• **Information shown**

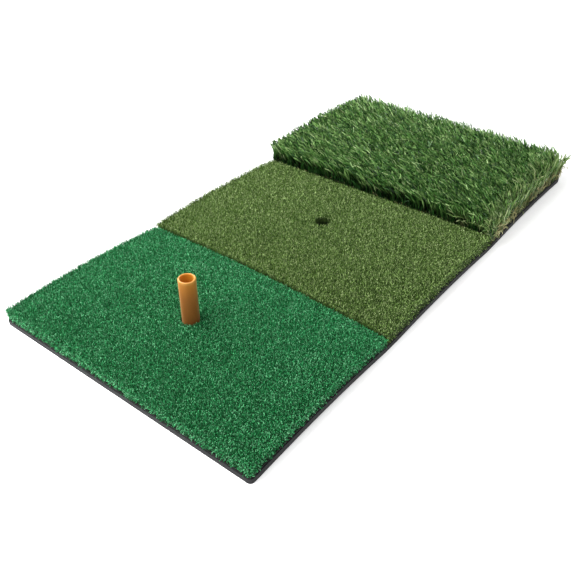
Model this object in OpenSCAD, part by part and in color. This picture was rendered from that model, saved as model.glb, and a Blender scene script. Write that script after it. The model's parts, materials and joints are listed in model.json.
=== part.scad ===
// Golf hitting mat: three arched turf panels on a rubber base with two fold creases, and a hollow rubber tee.
// Origin at the middle of the mat on the ground. +X runs along the mat to the rough end, +Z is up. Millimetres.

/* [Mat] */
// Length of the mat along X
mat_l = 610; // [560:1:700]
// Width of the mat along Y
mat_w = 305; // [220:1:420]
// Radius of the four outer corners
corner_r = 4; // [4:1:20]
// Length of the tee panel
tee_panel_l = 195; // [150:1:210]
// Length of the fairway panel
fairway_panel_l = 209; // [150:1:230]
// Height that the middle of each panel arches off the ground
arch_rise = 3; // [1:0.5:5]
// Width of the flat strip that each panel end rests on
land_w = 10; // [8:1:16]

/* [Layers] */
// Thickness of the rubber base
base_t = 5.5; // [5:0.5:12]
// Thickness of the glue film between rubber and turf
glue_t = 0.4; // [0.2:0.1:1]
// Thickness of the woven and latex-coated turf backing
backing_t = 1.4; // [1:0.1:3]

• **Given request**
Reproduce every line of the material above exactly.

• **Task result**
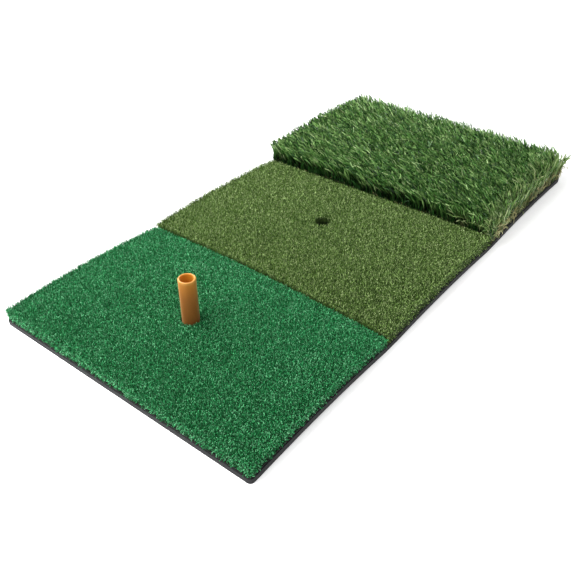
Model this object in OpenSCAD, part by part and in color. This picture was rendered from that model, saved as model.glb, and a Blender scene script. Write that script after it. The model's parts, materials and joints are listed in model.json.
=== part.scad ===
// Golf hitting mat: three arched turf panels on a rubber base with two fold creases, and a hollow rubber tee.
// Origin at the middle of the mat on the ground. +X runs along the mat to the rough end, +Z is up. Millimetres.

/* [Mat] */
// Length of the mat along X
mat_l = 610; // [560:1:700]
// Width of the mat along Y
mat_w = 305; // [220:1:420]
// Radius of the four outer corners
corner_r = 4; // [4:1:20]
// Length of the tee panel
tee_panel_l = 195; // [150:1:210]
// Length of the fairway panel
fairway_panel_l = 209; // [150:1:230]
// Height that the middle of each panel arches off the ground
arch_rise = 3; // [1:0.5:5]
// Width of the flat strip that each panel end rests on
land_w = 10; // [8:1:16]

/* [Layers] */
// Thickness of the rubber base
base_t = 5.5; // [5:0.5:12]
// Thickness of the glue film between rubber and turf
glue_t = 0.4; // [0.2:0.1:1]
// Thickness of the woven and latex-coated turf backing
backing_t = 1.4; // [1:0.1:3]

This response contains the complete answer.